Kaiser, also known as Joffre, Three-Spot, or Troika, is a trick-taking game played throughout Canada, especially in the Ukrainian and First Nations communities of Saskatchewan. It is played with four players in partnerships.

Object of Kaiser

The object of Kaiser is to take the most tricks. Special attention is given to taking the trick containing the 5♥, and avoiding the trick containing the 3♠.

Setup

Kaiser is played with a unique setup of cards. Starting from a deck of Denexa 100% Plastic Playing Cards, remove all of the 6s through 2s. Then, remove the 7♥ and 7♠. Finally, return the 5♥ and 3♠ to the deck, bringing it to a total of 32 cards. You’ll also need something to keep score with, like the tried and tested pencil and paper.

Choose partners by whatever method is convenient, be it a random method like high-card draw, or just mutual agreement. Partners must sit across from each other, such that the turn of play alternates between partnerships as it goes around the table.

Shuffle and deal out the entire deck. Each player will get eight cards. If a player receives a hand with no aces, face cards, 5♥, or 3♠, they may declare a misdeal. All four players throw in their cards, and the same dealer deals new hands.

Game play

Bidding

After the players have had a chance to take a look at their hands, players bid to fix the trump suit. The player to the dealer’s left has the first opportunity to bid, and each player proceeding clockwise must either bid higher. Any player may also pass. The final bid goes to the dealer, who has the privilege of being able to simply equal the previous bid rather than overcalling it. There is only one round of bidding; each player only has one chance to bid.
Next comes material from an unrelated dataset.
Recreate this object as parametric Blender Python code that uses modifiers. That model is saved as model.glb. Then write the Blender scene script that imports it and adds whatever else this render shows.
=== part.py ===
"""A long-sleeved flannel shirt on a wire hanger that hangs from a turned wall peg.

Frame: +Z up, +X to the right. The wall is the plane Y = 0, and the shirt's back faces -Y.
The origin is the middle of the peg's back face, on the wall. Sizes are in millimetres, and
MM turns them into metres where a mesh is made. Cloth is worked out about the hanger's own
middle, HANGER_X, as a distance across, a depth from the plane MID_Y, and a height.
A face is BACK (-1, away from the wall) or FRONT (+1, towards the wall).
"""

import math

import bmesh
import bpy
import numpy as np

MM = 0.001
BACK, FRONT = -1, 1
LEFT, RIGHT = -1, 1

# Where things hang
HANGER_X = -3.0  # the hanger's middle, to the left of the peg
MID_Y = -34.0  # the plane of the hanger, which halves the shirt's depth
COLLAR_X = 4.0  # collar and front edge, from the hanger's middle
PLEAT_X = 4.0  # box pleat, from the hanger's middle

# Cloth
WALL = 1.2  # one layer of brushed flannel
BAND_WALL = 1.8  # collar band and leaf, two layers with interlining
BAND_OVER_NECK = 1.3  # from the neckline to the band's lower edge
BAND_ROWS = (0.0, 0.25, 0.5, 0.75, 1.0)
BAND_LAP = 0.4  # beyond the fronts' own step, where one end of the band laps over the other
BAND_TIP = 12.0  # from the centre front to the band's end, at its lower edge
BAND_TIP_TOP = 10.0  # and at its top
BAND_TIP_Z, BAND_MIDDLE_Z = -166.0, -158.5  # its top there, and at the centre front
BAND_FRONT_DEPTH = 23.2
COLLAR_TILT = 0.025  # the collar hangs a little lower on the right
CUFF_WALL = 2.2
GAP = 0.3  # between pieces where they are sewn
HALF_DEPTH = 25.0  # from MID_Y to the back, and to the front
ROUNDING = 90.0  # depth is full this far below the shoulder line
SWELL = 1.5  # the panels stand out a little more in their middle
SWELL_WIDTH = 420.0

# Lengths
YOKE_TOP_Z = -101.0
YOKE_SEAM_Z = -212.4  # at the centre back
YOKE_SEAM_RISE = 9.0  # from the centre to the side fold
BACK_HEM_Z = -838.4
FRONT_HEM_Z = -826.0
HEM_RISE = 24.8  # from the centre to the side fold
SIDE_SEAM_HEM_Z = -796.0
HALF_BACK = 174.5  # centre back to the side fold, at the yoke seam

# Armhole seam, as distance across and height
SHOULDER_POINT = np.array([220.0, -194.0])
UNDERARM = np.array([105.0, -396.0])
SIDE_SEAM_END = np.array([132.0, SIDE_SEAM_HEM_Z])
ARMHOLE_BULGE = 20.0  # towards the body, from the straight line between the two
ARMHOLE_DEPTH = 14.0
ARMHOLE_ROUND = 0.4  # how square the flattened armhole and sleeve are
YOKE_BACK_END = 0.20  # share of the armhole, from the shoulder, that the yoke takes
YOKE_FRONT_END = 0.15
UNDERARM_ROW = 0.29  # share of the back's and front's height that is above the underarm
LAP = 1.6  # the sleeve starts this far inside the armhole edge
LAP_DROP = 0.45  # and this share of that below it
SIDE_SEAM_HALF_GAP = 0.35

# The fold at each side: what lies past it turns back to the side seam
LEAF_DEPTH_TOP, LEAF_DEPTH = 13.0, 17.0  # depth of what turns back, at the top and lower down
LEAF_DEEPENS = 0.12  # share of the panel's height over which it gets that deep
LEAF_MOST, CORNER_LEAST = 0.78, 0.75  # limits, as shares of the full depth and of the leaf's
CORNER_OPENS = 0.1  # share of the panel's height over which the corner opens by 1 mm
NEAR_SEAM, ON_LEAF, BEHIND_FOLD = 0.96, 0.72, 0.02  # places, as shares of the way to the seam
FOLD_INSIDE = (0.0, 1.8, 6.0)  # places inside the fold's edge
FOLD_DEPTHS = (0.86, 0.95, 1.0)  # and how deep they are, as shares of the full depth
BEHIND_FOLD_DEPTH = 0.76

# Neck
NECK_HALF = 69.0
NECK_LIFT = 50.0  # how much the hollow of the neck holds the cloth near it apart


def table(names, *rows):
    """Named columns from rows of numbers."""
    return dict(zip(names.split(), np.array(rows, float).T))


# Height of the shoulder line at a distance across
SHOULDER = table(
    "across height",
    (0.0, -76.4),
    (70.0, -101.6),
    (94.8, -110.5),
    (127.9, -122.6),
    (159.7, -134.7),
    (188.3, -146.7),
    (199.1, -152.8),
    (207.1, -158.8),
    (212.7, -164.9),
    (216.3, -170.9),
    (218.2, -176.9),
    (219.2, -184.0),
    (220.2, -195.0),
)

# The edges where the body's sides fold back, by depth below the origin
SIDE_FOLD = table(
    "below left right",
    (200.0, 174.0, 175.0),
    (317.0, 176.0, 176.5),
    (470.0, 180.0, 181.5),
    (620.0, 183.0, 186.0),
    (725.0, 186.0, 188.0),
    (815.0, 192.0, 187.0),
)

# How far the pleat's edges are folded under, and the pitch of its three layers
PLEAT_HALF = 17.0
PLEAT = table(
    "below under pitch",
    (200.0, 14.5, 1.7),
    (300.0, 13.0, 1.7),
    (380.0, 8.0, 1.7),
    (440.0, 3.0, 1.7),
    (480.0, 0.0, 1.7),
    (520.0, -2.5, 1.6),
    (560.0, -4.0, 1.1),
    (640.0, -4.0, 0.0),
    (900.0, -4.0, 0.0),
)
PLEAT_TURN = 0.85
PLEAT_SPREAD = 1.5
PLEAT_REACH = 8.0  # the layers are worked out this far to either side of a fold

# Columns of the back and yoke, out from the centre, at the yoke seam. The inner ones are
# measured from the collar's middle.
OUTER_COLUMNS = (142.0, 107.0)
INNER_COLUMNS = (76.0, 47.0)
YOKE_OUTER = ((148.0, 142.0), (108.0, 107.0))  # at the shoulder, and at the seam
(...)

The minimum bid is six points. Players may also make no trump bids (stated with “no” after the number, e.g. “seven no”), which outrank a normal bid of the same amount. No trump bids increase the risk and reward of the contract. The highest possible bid is twelve no.

After the bidding has concluded, the player with the winning bid names the trump suit. They and their partner become the declarers. The other partnership becomes the defenders. The declarers’ high bid becomes their contract, their goal score for the hand.

Play of the hand

The player to the dealer’s left leads to the first trick. Each player in turn then plays to the trick. Players must follow suit if able; otherwise, they may play any card, including a trump.

After all four players have played to the trick, the person who played the highest trump, or the highest card of the suit led if no trumps were played, wins it. Cards rank in their usual order, with aces high.

The player winning the trick takes the cards and places them in a face-down won-tricks pile in front of one of the partners. (Since the number of tricks won matters, it’s a good idea to place each trick at right angles to the previous one to keep the tricks identifiable.) The winner of the trick then leads to the next one.

The hand continues until eight tricks have been played and the players have exhausted their hands.

Scoring

After the hand has been completed, the partnerships each tally up the value of their won tricks:

  • One point for each trick
  • Five points for capturing the 5♥
  • ‒3 points for capturing the 3♠

If the declarers made their contract, they add the value of their tricks to their score. However, if they broke the contract, they subtract the value of the tricks. If the contract was played at no trump, then the trick score is doubled before being added to or subtracted from the score.

If the defenders have a score of 45 or less, they add the values of their collected tricks to their score, regardless of whether or not the declarers made their contract. Note that it’s possible for the defenders to have a negative hand score, if they captured the 3♠ but less than three tricks. (In this case, their game score actually goes down.) If the defenders have a score greater than 45, their score is only affected if they have a negative hand score.

New hands are dealt and game play continues until one team reaches a score of 52 or more. The partnership with the higher score wins the game.